Like electricity, hydrogen can be produced from many different primary sources including natural gas, coal and petroleum. It can also be produced using electricity to split water into its elements. Then there are several “green” production options being developed including the anaerobic digestion of waste material and the direct use of heat from solar energy. But unlike electricity, hydrogen can be stored and transported in discrete quantities in order to power trains, much like diesel or natural gas.

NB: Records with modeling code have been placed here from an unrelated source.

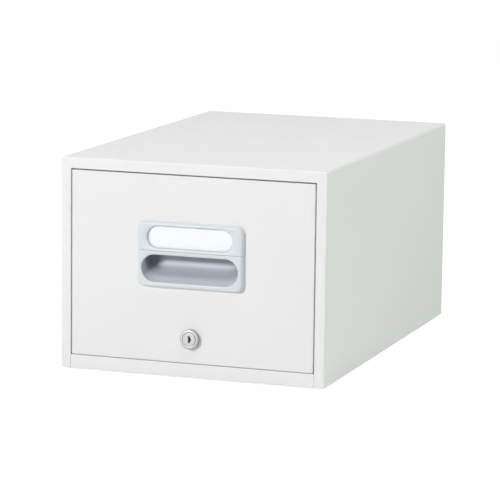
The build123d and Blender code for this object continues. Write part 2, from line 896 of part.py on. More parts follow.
def follower_plate():
    """Upright plate that holds the cards, with a foot on the shoe."""
    y0 = follower_rest_y - follower_foot / 2
    low = tub_floor + track_height + 2 * slider_play
    top = tub_floor + follower_top
    sheet = Rectangle(follower_width, top - low)
    sheet = fillet(sheet.vertices().group_by(Axis.Y)[-1], follower_corner)
    plate = prism(Pos(0, (low + top) / 2) * sheet, y0, y0 + follower_sheet)
    pad = slider_pad_width / 2 + slider_play
    plate -= slab(-pad, pad, y0 - past, y0 + follower_sheet + past, low - past, slider_top())
    foot_half = slider_pad_width / 2
    plate += slab(-foot_half, foot_half, y0, y0 + follower_foot, slider_top(), slider_top() + follower_sheet)
    for x in follower_screw_places():
        hole = (slider_top() - past, slider_top() + follower_sheet + past)
        plate -= rod_z(hole_radius, x, follower_screw_y(), *hole)
    return plate


def follower_screws():
    """Screws down through the plate's foot into the shoe."""
    seat = slider_top() + follower_sheet
    length = follower_sheet + slider_pad_height - slider_pad_floor
    return [
        Pos(x, follower_screw_y(), seat) * Rot(180, 0, 0) * pan_screw(length)
        for x in follower_screw_places()
    ]


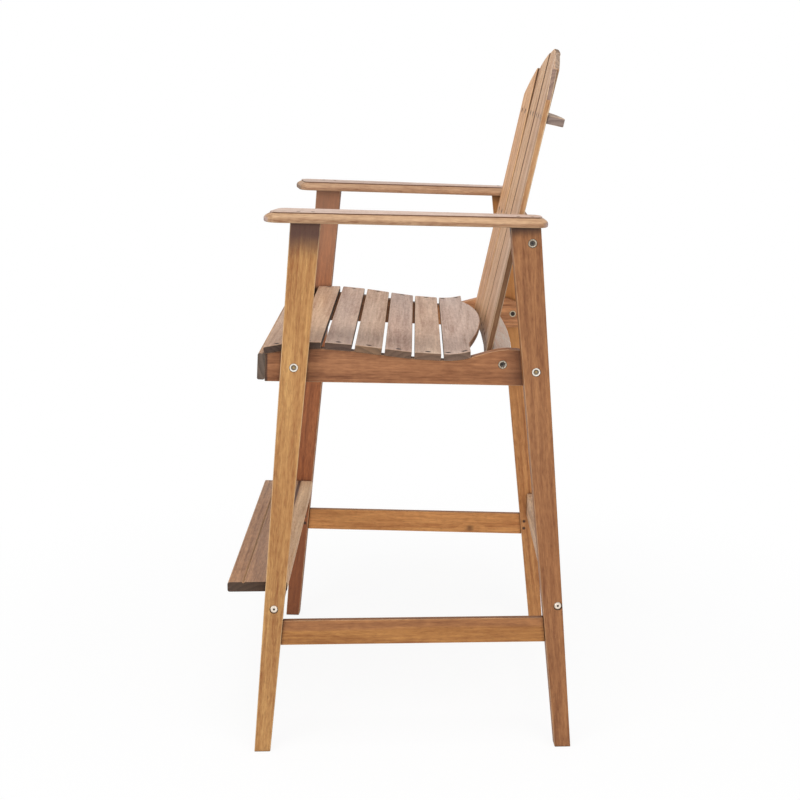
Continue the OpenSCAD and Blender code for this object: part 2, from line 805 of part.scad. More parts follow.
// Lower frame
module stretcher_tenons(spare) {
    z = stretcher_low + (stretcher_h - tenon_h) / 2;
    front = front_leg_y(z) + leg_half(z) - tenon_l;
    rear = rear_leg_y(z) - leg_half(z) + tenon_l;
    translate([(leg_t - tenon_t) / 2 - spare, front - spare, z - spare])
        cube([tenon_t + 2 * spare, rear - front + 2 * spare, tenon_h + 2 * spare]);
}

module side_stretcher(side) {
    low = stretcher_low;
    high = stretcher_low + stretcher_h;
    color(reddish) at_side(side) difference() {
        union() {
            across((leg_t - stretcher_t) / 2, (leg_t + stretcher_t) / 2) polygon([
                [front_leg_y(low) + leg_half(low), low],
                [rear_leg_y(low) - leg_half(low), low],
                [rear_leg_y(high) - leg_half(high), high],
                [front_leg_y(high) + leg_half(high), high]
            ]);
            stretcher_tenons(0);
        }
        at_pins() pin_hole();
    }
}

// A rail on edge between the legs, its ends bolted at the given place of the side frame
module cross_board(place) {
    y = place.x * cos(toe_in) - cross_rail_t / 2;
    between_sides(0) translate([-far / 2, y, place.y - cross_rail_h / 2])
        cube([far, cross_rail_t, cross_rail_h]);
}

module cross_bores() {
    for (side = [-1, 1])
        at_side(side) {
            at_low_bolts() bolt_hole(barrel_grip);
            at_barrels() barrel_hole();
        }
}

module rear_stretcher() {
    color(golden) difference() {
        cross_board(rear_low_bolt);
        cross_bores();
    }
}

module footrest_rail() {
    color(golden) difference() {
        cross_board(front_low_bolt);
        cross_bores();
        at_footrest_screws() screw_hole(footrest_screw);
    }
}

// The tread: rounded long edges and a groove along its front
module footrest_board() {
    color(tan) difference() {
        between_sides(-1) across(-far / 2, far / 2) difference() {
            translate([footrest_front, tread_h - footrest_t])
                rounded_bar([footrest_depth, footrest_t], footrest_round);
            translate([footrest_front + groove_back, tread_h]) polygon([
                [-groove_w / 2, clearance],
                [0, -groove_deep],
                [groove_w / 2, clearance]
            ]);
        }
        at_footrest_screws() screw_hole(footrest_screw);
    }
}

// Fasteners
module both_sides() {
    at_side(1) children();
    at_side(-1) children();
}

module leg_rail_bolts() {
    color(steel) both_sides() at_rail_bolts() bolt(rail_grip);
}

module leg_rail_nuts() {
    color(steel) both_sides() at_rail_nuts() rail_nut();
}

module brace_bolts() {
    color(steel) both_sides() {
        at_middle_bolt() bolt(barrel_grip);
        at_lower_bolt() bolt(lower_grip);
    }
}

module stretcher_bolts() {
    color(steel) both_sides() at_low_bolts() domed_bolt(barrel_grip);
}

module barrel_nuts() {
    color(steel) both_sides() at_barrels() difference() {
        cylinder(d = barrel_d, h = barrel_l);
        translate([-barrel_d, 0, barrel_l / 2]) rotate([0, 90, 0]) cylinder(d = bolt_d, h = 2 * barrel_d);
    }
}

module seat_slat_screws() {
    color(dark_steel) for (i = [1:7])
        at_slat_screws(i) screw(slat_screw);
}

module back_slat_screws() {
    color(dark_steel) in_back() for (k = [-2:2])
        at_back_slat(k) at_back_screws() screw(back_screw);
}

module arm_screws() {
    color(dark_steel) both_sides() at_arm_screws() screw(arm_screw);
}

module apron_screws() {
    color(dark_steel) at_apron_screws() screw(apron_screw);
}

module footrest_screws() {
    color(dark_steel) at_footrest_screws() screw(footrest_screw);
}

module stretcher_pins() {
    color(dark_steel) both_sides() at_pins() cylinder(d = pin_d, h = pin_l);
}

arm(1);  // arm_left
arm(-1);  // arm_right
front_leg(1);  // front_leg_left
front_leg(-1);  // front_leg_right
rear_leg(1);  // rear_leg_left
rear_leg(-1);  // rear_leg_right
seat_rail(1);  // seat_rail_left
seat_rail(-1);  // seat_rail_right
side_stretcher(1);  // side_stretcher_left
side_stretcher(-1);  // side_stretcher_right
front_apron();
seat_slat(1);  // seat_slat_1
seat_slat(2);  // seat_slat_2
seat_slat(3);  // seat_slat_3
seat_slat(4);  // seat_slat_4
seat_slat(5);  // seat_slat_5
seat_slat(6);  // seat_slat_6
seat_slat(7);  // seat_slat_7
back_slat(1);  // back_slat_1
back_slat(2);  // back_slat_2
back_slat(3);  // back_slat_3
back_slat(4);  // back_slat_4
back_slat(5);  // back_slat_5
upper_back_brace();
middle_back_brace();
lower_back_brace();
rear_stretcher();
footrest_rail();
footrest_board();
leg_rail_bolts();
leg_rail_nuts();
brace_bolts();
stretcher_bolts();
barrel_nuts();
seat_slat_screws();
back_slat_screws();
arm_screws();
apron_screws();
footrest_screws();
stretcher_pins();
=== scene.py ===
import math

import bmesh
import bpy
from mathutils import Matrix, Vector


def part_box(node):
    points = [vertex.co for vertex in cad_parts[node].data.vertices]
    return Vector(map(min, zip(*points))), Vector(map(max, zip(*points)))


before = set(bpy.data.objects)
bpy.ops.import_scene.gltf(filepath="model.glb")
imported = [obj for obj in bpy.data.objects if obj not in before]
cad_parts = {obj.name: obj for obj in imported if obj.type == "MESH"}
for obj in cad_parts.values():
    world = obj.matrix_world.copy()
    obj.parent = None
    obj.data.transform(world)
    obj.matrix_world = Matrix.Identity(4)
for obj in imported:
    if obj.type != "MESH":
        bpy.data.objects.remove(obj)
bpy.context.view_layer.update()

# Adirondack bar stool in oiled hardwood. Metres; the sitter faces -Y and the sitter's left is +X.
# Directions in the solids: each board's grain follows them.

TOE_IN = math.radians(3)
LEG_LEAN = math.radians(5.4)
ARM_FALL = math.radians(1.4)
RAIL_FALL = math.radians(1.4)
RAKE = math.radians(12.1)
SLAT_TURN = math.radians(1.91)
BACK_FAN = math.radians(0.64)
UP = Vector((0, 0, 1))
ACROSS = Vector((1, 0, 0))
FORWARD = Vector((0, -1, 0))
BACK_TILT = Matrix.Rotation(-RAKE, 3, "X")

# Vertices closer than this are one
SAME_PLACE = 0.00001


# Shader maths

class Value:
    """A number that changes over a surface. Sums on it add the nodes that work them out."""

    def __init__(self, web, socket):
        self.web = web
        self.socket = socket

    def _sum(self, operation, a, b):
        return self.web.add("ShaderNodeMath", {"operation": operation}, {0: a, 1: b})

    def __add__(self, other):
        return self._sum("ADD", self, other)

    def __radd__(self, other):
        return self._sum("ADD", other, self)

    def __sub__(self, other):
        return self._sum("SUBTRACT", self, other)

    def __rsub__(self, other):
        return self._sum("SUBTRACT", other, self)

    def __mul__(self, other):
        return self._sum("MULTIPLY", self, other)

    def __rmul__(self, other):
        return self._sum("MULTIPLY", other, self)

    def __truediv__(self, other):
        return self._sum("DIVIDE", self, other)

    def __pow__(self, other):
        return self._sum("POWER", self, other)

    def __abs__(self):
        return self._sum("ABSOLUTE", self, 0)

    def fraction(self):
        return self._sum("FRACT", self, 0)

    def smaller(self, other):
        return self._sum("MINIMUM", self, other)

    def larger(self, other):
        return self._sum("MAXIMUM", self, other)

    def rise(self, low, high):
        """0 at low, 1 at high, and a smooth step between them. Low may be above high."""
        settings = {"interpolation_type": "SMOOTHSTEP"}
        return self.web.add("ShaderNodeMapRange", settings, {0: self, 1: low, 2: high, 3: 0, 4: 1})


class Web:
    """The nodes of one finish, of the room's light, or of the eased edges."""

    def __init__(self, tree):
        self.tree = tree
        tree.nodes.clear()

    def add(self, kind, settings, sockets, out=0):
        """Adds a node with its settings and its sockets' values or links, and gives one output."""
        node = self.tree.nodes.new(kind)
        for key, setting in settings.items():
            setattr(node, key, setting)
        for key, given in sockets.items():
            if isinstance(given, Value):
                self.tree.links.new(given.socket, node.inputs[key])
            else:
                node.inputs[key].default_value = given
        return Value(self, node.outputs[out]) if node.outputs else None

    def vectors(self, operation, a, b, out=0):
        return self.add("ShaderNodeVectorMath", {"operation": operation}, {0: a, 1: b}, out)


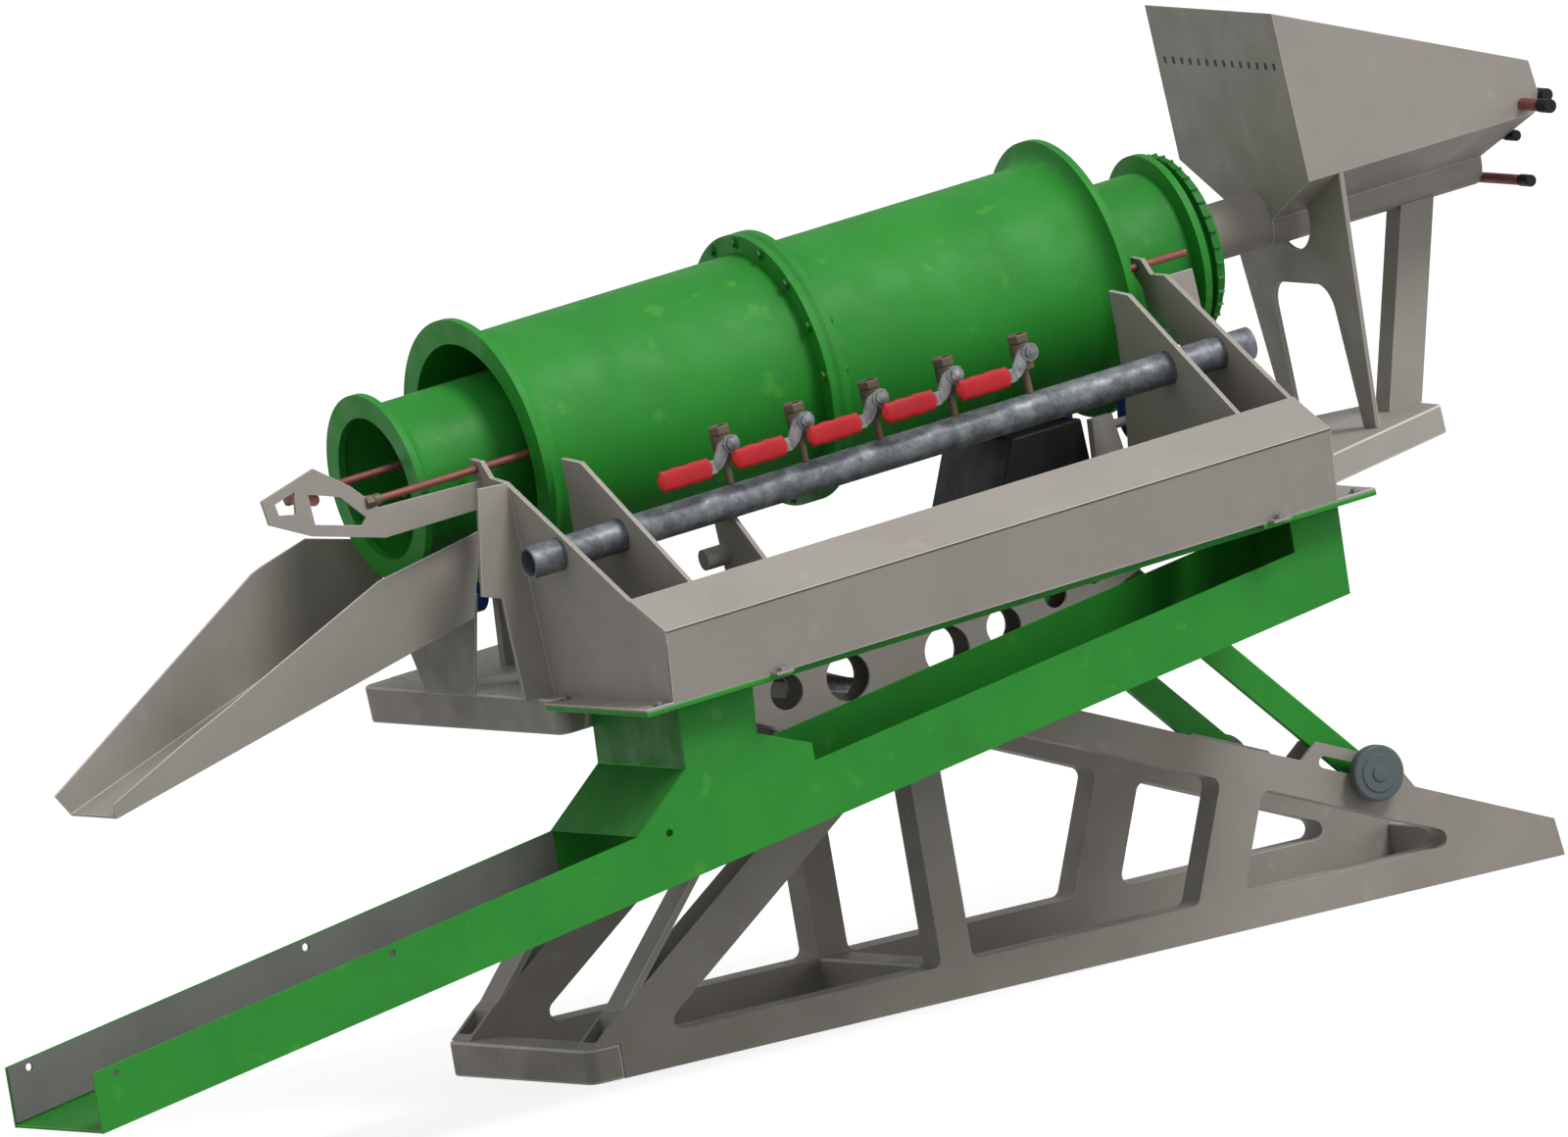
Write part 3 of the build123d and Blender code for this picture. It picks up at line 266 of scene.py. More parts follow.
slatePlastic = paintMaterial(
    "slatePlastic", (84, 93, 95), (72, 82, 84), (102, 110, 110), 0.5, 0.2, depth=0.0003
)
redVinyl = paintMaterial("redVinyl", (182, 32, 40), (160, 26, 34), (204, 54, 56), 0.4, 0.2)
blueNylon = paintMaterial("blueNylon", (20, 58, 150), (14, 44, 122), (40, 80, 170), 0.4, 0.2)
capRubber = paintMaterial("capRubber", (16, 16, 17), (12, 12, 12), (34, 34, 34), 0.4, 0.2)
copperTube = paintMaterial(
    "copperTube", (142, 84, 78), (112, 66, 62), (176, 116, 100), 0.7, 0.6, metallic=0.35
)
dullBrass = paintMaterial("dullBrass", (112, 98, 82), (78, 68, 58), (150, 134, 110), 0.7, 0.5, metallic=0.5)
steelZinc = newMaterial(
    "steelZinc", zincSpangle, {"Dark": tone(104, 106, 110), "Light": tone(160, 160, 162)}, {"metallic": 0.5}
)
pipeZinc = newMaterial(
    "pipeZinc",
    zincSpangle,
    {"Dark": tone(86, 90, 96), "Light": tone(138, 142, 146)},
    {"metallic": 0.35, "bump": 0.3},
)
print("materials made")


# mesh helpers
def addPiece(name, mesh, materials, body, matrix=None, shade=True):
    if matrix is not None:
        mesh.transform(matrix)
    piece = bpy.data.objects.new(name, mesh)
    bpy.context.scene.collection.objects.link(piece)
    for material in materials:
        mesh.materials.append(material)
    if shade:
        mesh.shade_smooth()
        mesh.set_sharp_from_angle(angle=math.radians(38))
    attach(piece, body)
    return piece


def meshFrom(bm, name):
    bmesh.ops.remove_doubles(bm, verts=bm.verts, dist=1e-6)
    bmesh.ops.recalc_face_normals(bm, faces=bm.faces)
    mesh = bpy.data.meshes.new(name)
    bm.to_mesh(mesh)
    bm.free()
    return mesh


def latheInto(bm, profile, steps, matrix, slot=0):  # profile: pairs of radius and height in mm
    rings = []
    for radius, height in profile:
        ring = []
        for step in range(steps):
            angle = 2 * math.pi * step / steps
            local = Vector((radius * math.cos(angle), radius * math.sin(angle), height)) * mm
            ring.append(bm.verts.new(matrix @ local))
        rings.append(ring)
    for low, high in zip(rings, rings[1:]):
        for step in range(steps):
            after = (step + 1) % steps
            bm.faces.new((low[step], low[after], high[after], high[step])).material_index = slot
    if profile[0][0] > 0:
        bm.faces.new(rings[0]).material_index = slot
    if profile[-1][0] > 0:
        bm.faces.new(rings[-1]).material_index = slot


# a CAD plate with its edges eased, the bevels given a lighter paint as a painted highlight
def softened(nodeName, width, paint, edgeHighlight, body="frame"):
    mesh = nodes[nodeName].data.copy()
    bm = bmesh.new()
    bm.from_mesh(mesh)
    bmesh.ops.remove_doubles(bm, verts=bm.verts, dist=1e-5)
    bmesh.ops.dissolve_limit(bm, angle_limit=math.radians(1), verts=bm.verts, edges=bm.edges)
    bm.to_mesh(mesh)
    bm.free()
    mesh.materials.clear()
    mesh.shade_smooth()
    mesh.materials.append(paint)
    mesh.materials.append(edgeHighlight)
    host = bpy.data.objects.new(nodeName + "Host", mesh)
    bpy.context.scene.collection.objects.link(host)
    bevel = host.modifiers.new("easedEdges", "BEVEL")
    bevel.width = width * mm
    bevel.segments = 2
    bevel.limit_method = "ANGLE"
    bevel.angle_limit = math.radians(40)
    bevel.material = 1
    host.modifiers.new("levelFaces", "WEIGHTED_NORMAL")
    evaluated = host.evaluated_get(bpy.context.evaluated_depsgraph_get())
    eased = bpy.data.meshes.new_from_object(evaluated)
    bpy.data.objects.remove(host)
    piece = addPiece(nodeName + "Eased", eased, [], body, shade=False)
    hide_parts(nodeName)
    return piece


def repaint(nodeName, material):
    for slot in nodes[nodeName].material_slots:
        slot.link = "OBJECT"
        slot.material = material


# CAD nodes that keep their shape
keptNodes = {
    "pivot_shaft": steelZinc,
    "roller_stands": greyPaint,
    "hopper_pipes": copperTube,
    "inner_drum": greenPaint,
    "outer_drum_left": greenPaint,
    "outer_drum_right": greenPaint,
    "drum_spider": darkGreenPaint,
    "sprocket_ring": darkGreenPaint,
    "feed_pipe": greyPaint,
    "manifold_pipe": pipeZinc,
    "spray_bars_outer": copperTube,
    "spray_bar_inner": copperTube,
    "roller_left_near": blueNylon,
    "roller_left_far": blueNylon,
    "roller_right_near": blueNylon,
    "roller_right_far": blueNylon,
    "slope_knob_near": slatePlastic,
    "slope_knob_far": slatePlastic,
}
for nodeName, material in keptNodes.items():
    repaint(nodeName, material)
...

To release the energy stored in the hydrogen, one option is to use a fuel cell. In this device, hydrogen is combined with oxygen from the air to produce electricity, water and heat. There are no harmful emissions or exhaust fumes, and the technology is quiet, vibration-free and low maintenance – all attractive features for railway applications. Fuel cells are usually combined with batteries which help meet the peak power demand during hard acceleration, and to provide a store for energy recovered during braking.
A recent study by the University of Birmingham showed it is possible to store enough hydrogen onboard a modern train (a lightweight commuter train in this case) to provide a similar range to diesel power. In contrast to battery only systems, re-fuelling takes a similar amount of time to diesel, and only a limited number of re-fuelling points would need to be provided. Commercially, the cost of hydrogen is comparable to that for diesel, and the inherent ability of a hybrid system to store and reuse braking energy helps reduce overall consumption.
To show the viability of the technology, the UK’s first hydrogen-powered locomotive, called the Hydrogen Pioneer, was developed and built using off-the-shelf technology. The locomotive uses a 1.1kW fuel-cell stack to charge four lead-acid batteries that provide the combined power for acceleration and store energy when braking. The 320kg-locomotive can haul wagons and passengers up to 4,000kg.
Elsewhere in the world, hydrogen-powered railway vehicles have been constructed in Spain, the United States, China, and Japan. These have mostly been prototypes, but the first commercial operation of hydrogen power has been for mining locomotives, with a fleet now operating at a platinum mine in South Africa. In 2014, hydrogen-powered trams will start commercial operation in Aruba, with hydrogen generated solely from renewable sources.
It is possible that hydrogen-powered trains will see service on the UK network within the next few years, most likely on lower-speed applications such as trams or shunting locomotives. But hydrogen has the potential to play a larger role, powering those parts of the network where electrification does not make sense.